The Truth About Glen's Death Scene In Nightmare On Elm Street (1984)

Released to little fanfare in the fall of 1984, "A Nightmare on Elm Street" promptly became one of the years biggest hits, making an A-lister of writer-director Wes Craven. It also became an instant classic of the slasher genre, with both the film and its horribly disfigured, knife-fingered villain Freddy Krueger (Robert Englund) maintaining a legitimate all-time great status even decades after release.  

Time has done nothing to lessen the impact of the film's ingenious, and utterly terrifying narrative, which found Craven turning the seemingly safe space of sleep into a legitimate hell-scape beyond any moviegoer's worst nightmares. In doing so, the director and his creative team utilized groundbreaking effects to bring forth ghastly scenes of blood and gore rarely glimpsed in the cinema of the 1980s, or beyond. But perhaps the bloodiest scene of all in "A Nightmare on Elm Street" comes with the death of Glen Latz (Johnny Depp), the earnest boyfriend of the film's final girl Nancy Thompson (Heather Langenkamp). It's a legitimately shocking, and unfathomably bloody scene, and it turns out shooting it was equally terrifying for everyone involved.  

Glen's gruesome Elm Street death scene almost became a real life nightmare

If you've never seen "A Nightmare on Elm Street," Glen's grisly death comes just after Nancy discovers a vital bit of information about their nocturnal tormenter. Unfortunately, she's unable to reach Glen in time to save him. And once the doomed lad nods off, Freddy promptly pulls him into his own mattress, with a ceiling-spraying geyser of blood erupting from the resulting cavern. For point of reference, according to Craven's own 2014 tweet, that geyser required upwards of 500 gallons of fake blood.

According to Rolling Stone's 2014 behind-the-scenes look at Glen's "A Nightmare on Elm Street" death scene, it seems creating that geyser almost led to an on-set disaster.  And per that RS article, the set used for the shot was the same rotating beast built to shoot the death scene of Amanda Wyss' Tina, another of the film's most iconic kills. In order to create the effect of the blood spewing from the mattress, Craven and crew used the rotating set to shoot the scene inverted. That means the blood is actually flowing down out of the mattress instead of up from within, with the plan being to control the flow by subtly rotating the set.

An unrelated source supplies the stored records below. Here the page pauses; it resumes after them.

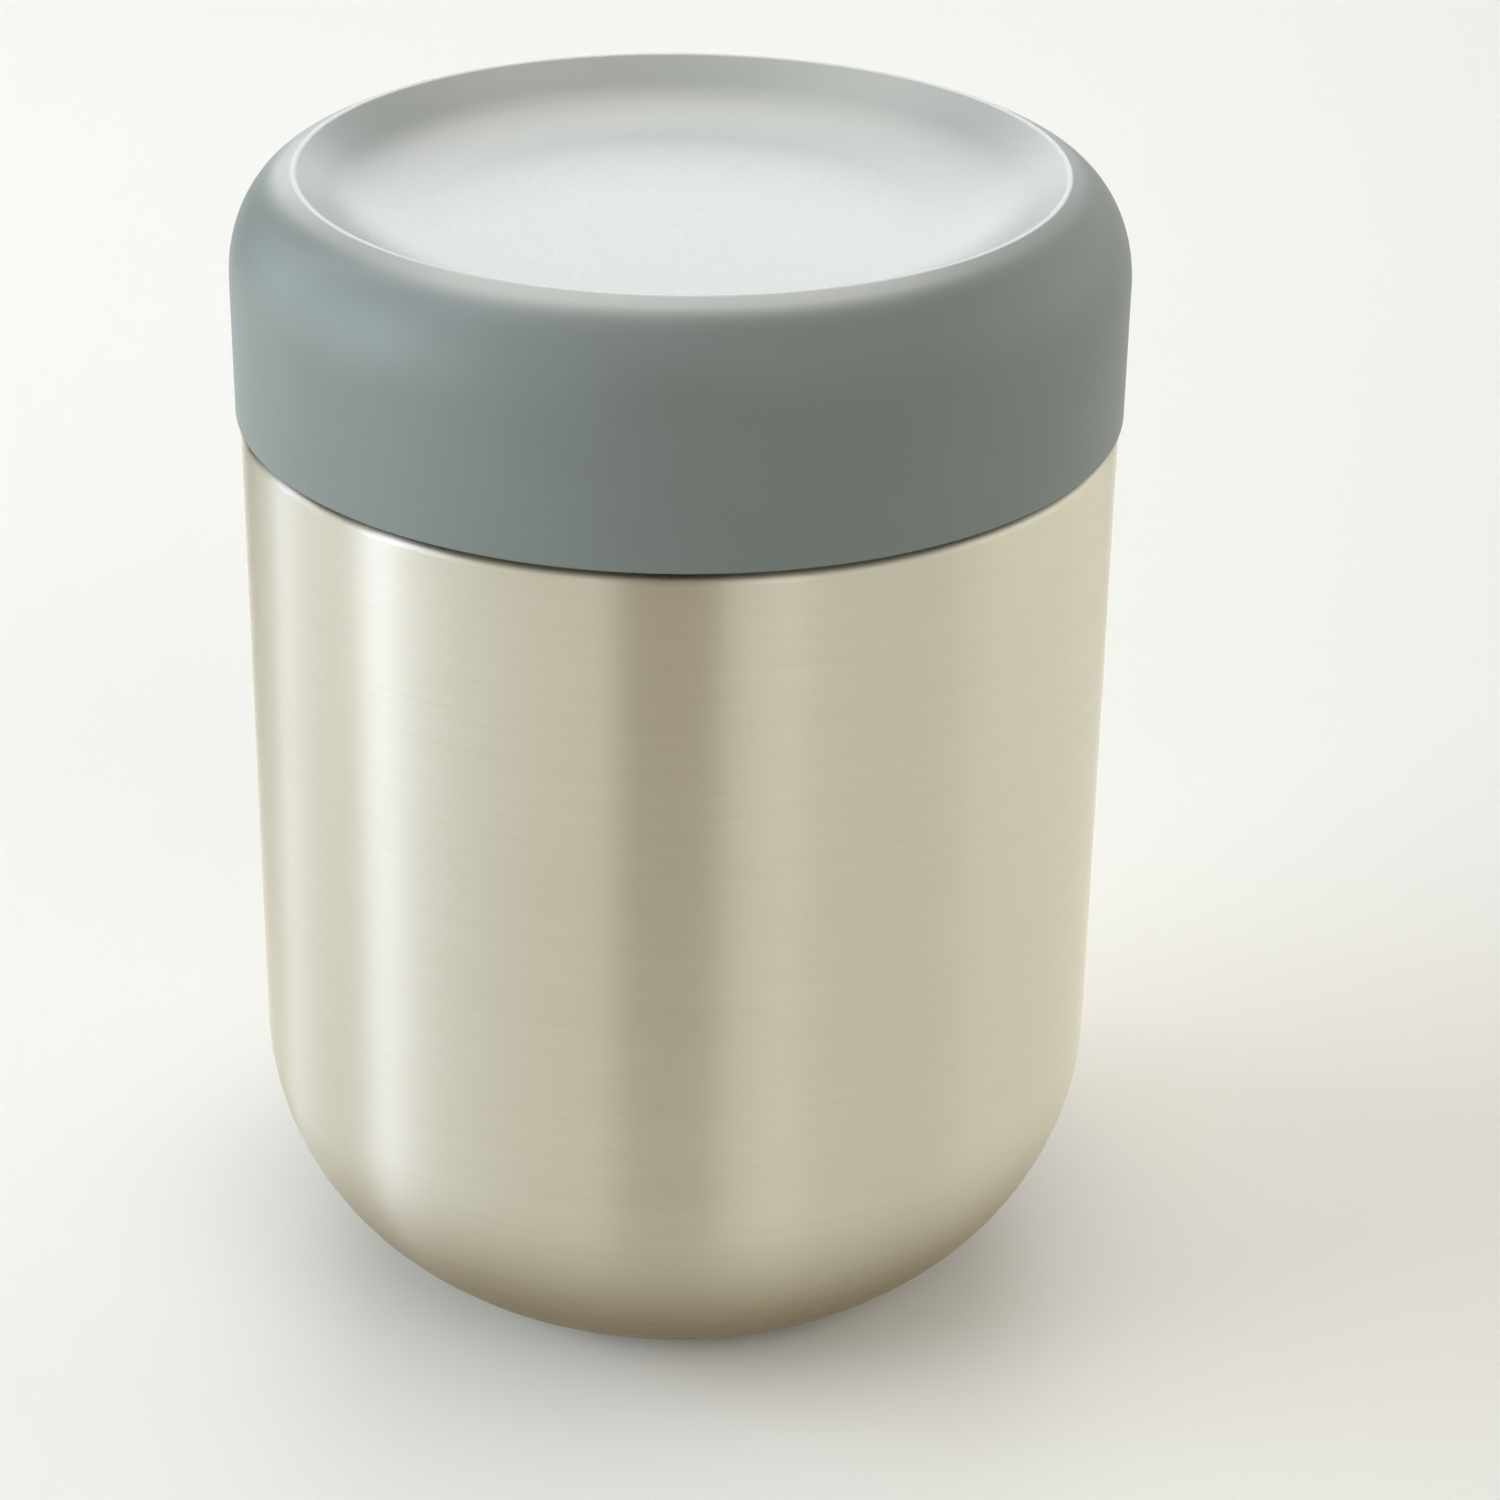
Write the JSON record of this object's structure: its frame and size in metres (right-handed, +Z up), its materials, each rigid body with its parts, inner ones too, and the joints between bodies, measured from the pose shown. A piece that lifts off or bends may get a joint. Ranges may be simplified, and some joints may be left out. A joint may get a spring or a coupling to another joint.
{
  "type": "insulated food jar",
  "caption": "Round double-walled steel food jar with a softly curved base and a dished plastic lid that screws onto the neck and seals with a silicone ring.",
  "frame": {"origin": "centre of the ring that the jar stands on, in the plane of the table", "axes": "+Z up along the jar's axis, towards the lid; X and Y are free, because the outside is round"},
  "size_m": [0.096, 0.096, 0.1306],
  "materials": {
    "outer_steel": "satin, brushed round the axis",
    "liner_steel": "fine satin, electropolished",
    "solder_glass": "fused bead",
    "copper_foil": "bright foil",
    "getter_alloy": "pressed powder",
    "lid_plastic": "matte, soft to the touch",
    "insert_plastic": "plain moulded",
    "foam": "expanded bead",
    "silicone": "translucent silicone"
  },
  "bodies": {
    "vessel": {"outer_shell": "outer_steel", "outer_base": "outer_steel", "base_cover": "outer_steel", "vacuum_seal": "solder_glass", "inner_liner": "liner_steel", "foil_wrap": "copper_foil", "getter": "getter_alloy", "getter_clip": "liner_steel"},
    "gasket": {"lid_gasket": "silicone"},
    "lid": {"lid_cover": "lid_plastic", "lid_insert": "insert_plastic", "lid_foam": "foam"}
  },
  "joints": [
    {"name": "lid_rise", "type": "slide", "parent": "vessel", "child": "gasket", "axis": [0, 0, 1], "range_m": [0, 0.0241]},
    {"name": "lid_turn", "type": "hinge", "parent": "gasket", "child": "lid", "pos_m": [0, 0, 0.1176], "axis": [0, 0, 1], "range_deg": [0, 720]}
  ],
  "couplings": [
    {"joint": "lid_rise", "follows": "lid_turn", "m_per_rad": 0.0019099}
  ]
}
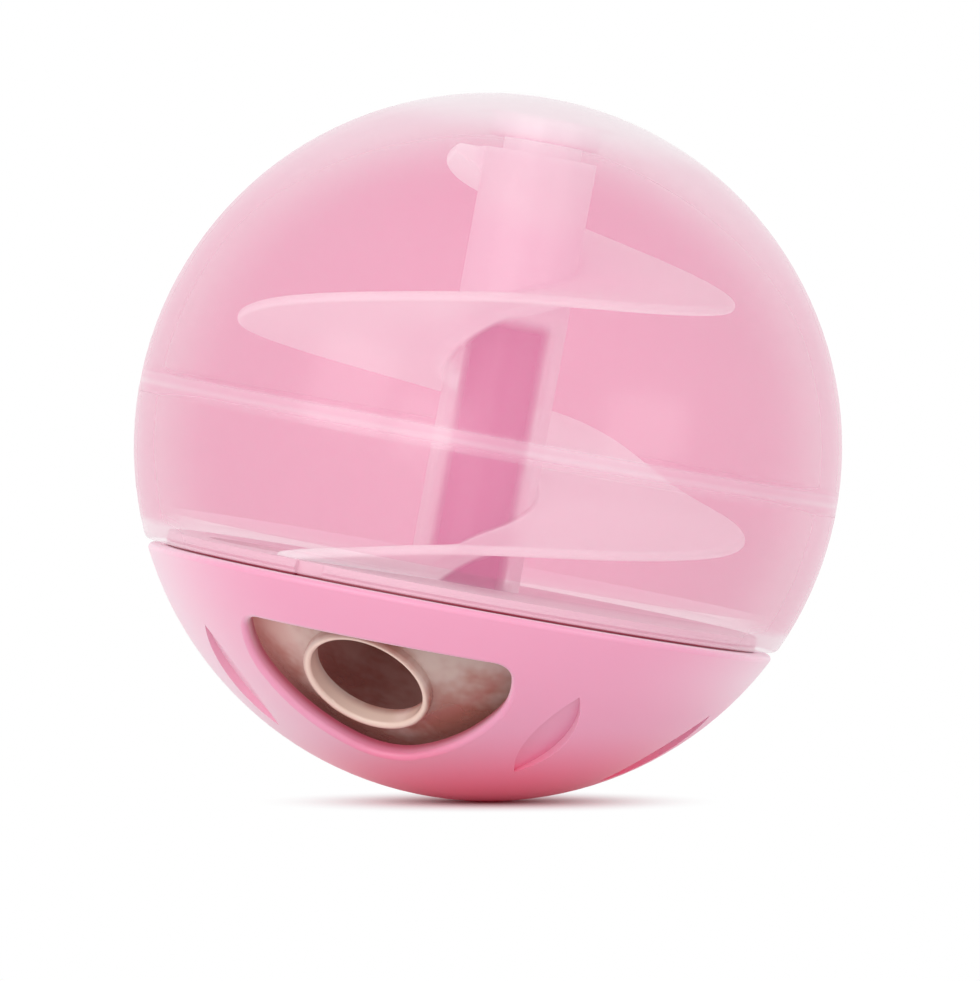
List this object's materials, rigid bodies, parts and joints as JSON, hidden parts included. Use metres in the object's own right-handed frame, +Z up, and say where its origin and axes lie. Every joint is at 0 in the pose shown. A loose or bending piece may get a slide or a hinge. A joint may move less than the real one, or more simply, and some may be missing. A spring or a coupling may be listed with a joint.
{
  "type": "treat ball",
  "caption": "Translucent pet toy ball with an inner spiral ramp that drops treats into a clear cup, which lets them out through a rimmed round hole behind a half-moon window.",
  "frame": {"origin": "centre of the ball", "axes": "+Z up along the column and the axis that the halves turn about, -Y towards the front, where the window and the outlet are, +X to the right as seen from the front"},
  "size_m": [0.09, 0.09, 0.09],
  "materials": {
    "tinted_shell": "gloss, translucent",
    "pale_moulding": "satin, translucent",
    "floor_moulding": "satin, translucent",
    "clear_cup": "gloss, clear",
    "pink_shell": "satin"
  },
  "bodies": {
    "base": {"lower_shell": "pink_shell"},
    "feeder": {"tray": "floor_moulding", "spiral_ramp": "pale_moulding", "selector_bowl": "clear_cup"},
    "cover": {"dome": "tinted_shell", "belt": "tinted_shell"}
  },
  "joints": [
    {"name": "selector_turn", "type": "hinge", "parent": "base", "child": "feeder", "pos_m": [0, 0, -0.02], "axis": [0, 0, 1], "continuous": true},
    {"name": "dome_lift", "type": "slide", "parent": "feeder", "child": "cover", "axis": [0, 0, 1], "range_m": [0, 0.065]}
  ]
}
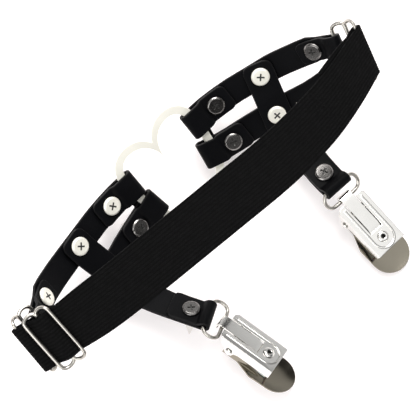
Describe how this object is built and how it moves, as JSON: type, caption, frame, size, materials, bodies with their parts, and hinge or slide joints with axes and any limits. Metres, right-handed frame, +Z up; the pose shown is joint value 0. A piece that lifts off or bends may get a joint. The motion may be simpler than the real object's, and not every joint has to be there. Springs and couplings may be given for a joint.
{
  "type": "thigh harness",
  "caption": "Leather thigh harness lying studs down: forked straps joined by a heart ring, spiked studs, two garter drops with lever clips, and a wide elastic with slides.",
  "frame": {"origin": "on the surface it lies on, under the middle of its bounding box", "axes": "+X along the elastic towards the right end slide, +Y from the clips towards the upper straps, +Z up"},
  "size_m": [0.2046, 0.1315, 0.0745],
  "materials": {
    "leather": "smooth fine grain, soft sheen",
    "elastic": "ribbed woven elastic, matte",
    "nickel": "polished nickel plate",
    "lever": "polished dark nickel plate",
    "pad": "satin moulded"
  },
  "bodies": {
    "harness": {"heart_ring": "nickel", "elastic_band": "elastic", "adjuster_slider": "nickel", "left_end_slide": "nickel", "right_end_slide": "nickel", "left_front_leather": "leather", "left_drop_strap": "leather", "left_upper_heart_screw": "nickel", "left_upper_heart_spike": "nickel", "left_upper_drop_screw": "nickel", "left_upper_drop_spike": "nickel", "left_upper_slide_screw": "nickel", "left_upper_slide_spike": "nickel", "left_lower_heart_screw": "nickel", "left_lower_heart_spike": "nickel", "left_lower_drop_screw": "nickel", "left_lower_drop_spike": "nickel", "left_clip_screw": "nickel", "left_clip_spike": "nickel", "left_clip_ring": "nickel", "left_clip_body": "nickel", "left_clip_tongue": "nickel", "left_clip_eyelet": "nickel", "left_clip_pin": "nickel", "right_front_leather": "leather", "right_drop_strap": "leather", "right_upper_heart_screw": "nickel", "right_upper_heart_spike": "nickel", "right_upper_drop_screw": "nickel", "right_upper_drop_spike": "nickel", "right_upper_slide_screw": "nickel", "right_upper_slide_spike": "nickel", "right_lower_heart_screw": "nickel", "right_lower_heart_spike": "nickel", "right_lower_drop_screw": "nickel", "right_lower_drop_spike": "nickel", "right_clip_screw": "nickel", "right_clip_spike": "nickel", "right_clip_ring": "nickel", "right_clip_body": "nickel", "right_clip_tongue": "nickel", "right_clip_eyelet": "nickel", "right_clip_pin": "nickel"},
    "left_lever": {"left_clip_lever": "lever", "left_clip_pad": "pad"},
    "right_lever": {"right_clip_lever": "lever", "right_clip_pad": "pad"}
  },
  "joints": [
    {"name": "left_lever_hinge", "type": "hinge", "parent": "harness", "child": "left_lever", "pos_m": [-0.02898, -0.03291, 0.0107], "axis": [0.8162, 0.1865, -0.5468], "range_deg": [0, 95]},
    {"name": "right_lever_hinge", "type": "hinge", "parent": "harness", "child": "right_lever", "pos_m": [0.05102, -0.02726, 0.00889], "axis": [0.9877, 0.0285, -0.1536], "range_deg": [0, 95]}
  ]
}
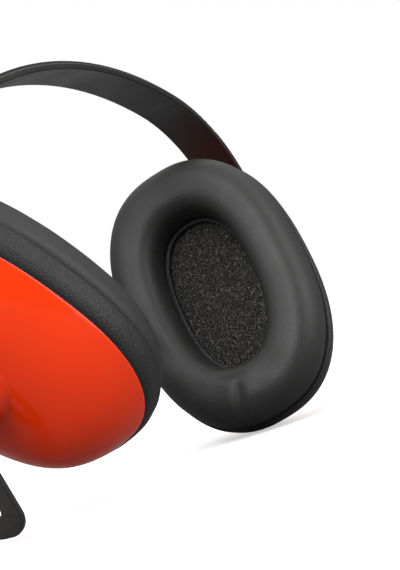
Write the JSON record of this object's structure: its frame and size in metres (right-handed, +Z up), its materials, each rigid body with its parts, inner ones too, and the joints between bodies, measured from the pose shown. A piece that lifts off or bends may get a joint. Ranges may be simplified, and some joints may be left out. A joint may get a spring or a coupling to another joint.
{
  "type": "earmuff hearing protector",
  "caption": "Over-the-head earmuff hearing protector with oval red cups, vinyl ear cushions and a slotted plastic headband.",
  "frame": {"origin": "half way between the two ball joints that carry the cups", "axes": "+X to the wearer's right, +Y to the back of the head, +Z up to the crown"},
  "size_m": [0.2146, 0.0884, 0.139],
  "materials": {
    "shell_red": "glossy moulded",
    "rim_black": "fine-grained moulded",
    "band_black": "smooth satin moulded",
    "cushion_vinyl": "matt vinyl",
    "soft_foam": "soft foam",
    "sound_foam": "open-cell foam",
    "bush_plastic": "natural moulded",
    "spring_steel": "bright"
  },
  "bodies": {
    "headband": {"headband": "band_black"},
    "right_slider": {"right_slider_carriage": "band_black", "right_slider_cover": "band_black", "right_slider_cap": "band_black"},
    "right_stud": {"right_pivot_stud": "band_black", "right_stud_clip": "spring_steel"},
    "right_bush": {"right_pivot_bush": "bush_plastic"},
    "right_cup": {"right_shell": "shell_red", "right_rim": "rim_black", "right_cushion_plate": "rim_black", "right_cushion_skin": "cushion_vinyl", "right_cushion_foam": "soft_foam", "right_sound_foam": "sound_foam"},
    "left_slider": {"left_slider_carriage": "band_black", "left_slider_cover": "band_black", "left_slider_cap": "band_black"},
    "left_stud": {"left_pivot_stud": "band_black", "left_stud_clip": "spring_steel"},
    "left_bush": {"left_pivot_bush": "bush_plastic"},
    "left_cup": {"left_shell": "shell_red", "left_rim": "rim_black", "left_cushion_plate": "rim_black", "left_cushion_skin": "cushion_vinyl", "left_cushion_foam": "soft_foam", "left_sound_foam": "sound_foam"}
  },
  "joints": [
    {"name": "right_height", "type": "slide", "parent": "headband", "child": "right_slider", "axis": [-0.3469, 0, -0.9379], "range_m": [0, 0.024]},
    {"name": "right_turn", "type": "hinge", "parent": "right_slider", "child": "right_stud", "pos_m": [0.0908, 0, 0], "axis": [0.9379, 0, -0.3469], "range_deg": [-20, 49]},
    {"name": "right_tilt", "type": "hinge", "parent": "right_stud", "child": "right_bush", "pos_m": [0.0908, 0, 0], "axis": [0, 1, 0], "range_deg": [-14.7, 13]},
    {"name": "right_toe", "type": "hinge", "parent": "right_bush", "child": "right_cup", "pos_m": [0.0908, 0, 0], "axis": [0.3193, 0.0638, 0.9455], "range_deg": [-25.3, 2.7]},
    {"name": "left_height", "type": "slide", "parent": "headband", "child": "left_slider", "axis": [0.3469, 0, -0.9379], "range_m": [0, 0.024]},
    {"name": "left_turn", "type": "hinge", "parent": "left_slider", "child": "left_stud", "pos_m": [-0.0908, 0, 0], "axis": [-0.9379, 0, -0.3469], "range_deg": [-56, 13]},
    {"name": "left_tilt", "type": "hinge", "parent": "left_stud", "child": "left_bush", "pos_m": [-0.0908, 0, 0], "axis": [0, -1, 0], "range_deg": [-29, 0]},
    {"name": "left_toe", "type": "hinge", "parent": "left_bush", "child": "left_cup", "pos_m": [-0.0908, 0, 0], "axis": [0.5481, 0.0326, -0.8358], "range_deg": [-10.6, 17.4]}
  ]
}
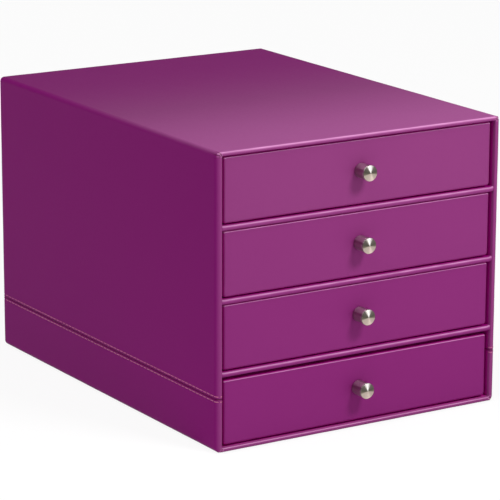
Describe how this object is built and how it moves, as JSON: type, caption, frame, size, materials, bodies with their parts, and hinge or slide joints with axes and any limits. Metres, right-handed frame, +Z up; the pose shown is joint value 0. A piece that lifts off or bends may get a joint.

Things did not go according to plan. And unfortunately the crew had failed to insulate the countless exposed electrical wires powering every device on set, which proved a potentially deadly oversight. 

The near disastrous shoot still made for a truly unforgettable moment

Indeed, a full-blown disaster was only narrowly averted when, as Heather Langenkamp told Rolling Stone, the moving set was apparently rotated the wrong direction, leaving all those gallons of fake blood to spill everywhere. "It was supposed to revolve clockwise, but the grips pushed it the wrong way, and nobody could stop it. The blood just flew out onto the ground, where all the electrical equipment is." Englund confirmed as much, stating he was quick to get himself and his young co-star out of harms way, "There was this two-inch tsunami of blood. The floor of every soundstage I've ever been in is covered in electrical cables, so I ran like a girly man. I grabbed Heather's hand and we ran into the corridors of Desilu studios."

Though cast and crew largely escaped unharmed, Craven notes he and "A Nightmare on Elm Street" Director of Photography Jaques Haitkin found themselves in an even more precarious situation amid the chaos, "There were these huge sparks, and suddenly, all the lights went out. Everybody's screaming, and the only two people inside the room were Jacques and myself. We were in five-point harnesses, strapped to the wall in some racing-car seats, hanging upside down in the pitch dark with all the fuses blowing. When they finally were able to get some light in there, we had been hanging upside down for half an hour."

In spite of everything, Craven dryly quipped of the near disaster, "But we got the shot, as they say." And if you've seen the finished project, you know it was worth every perilous moment.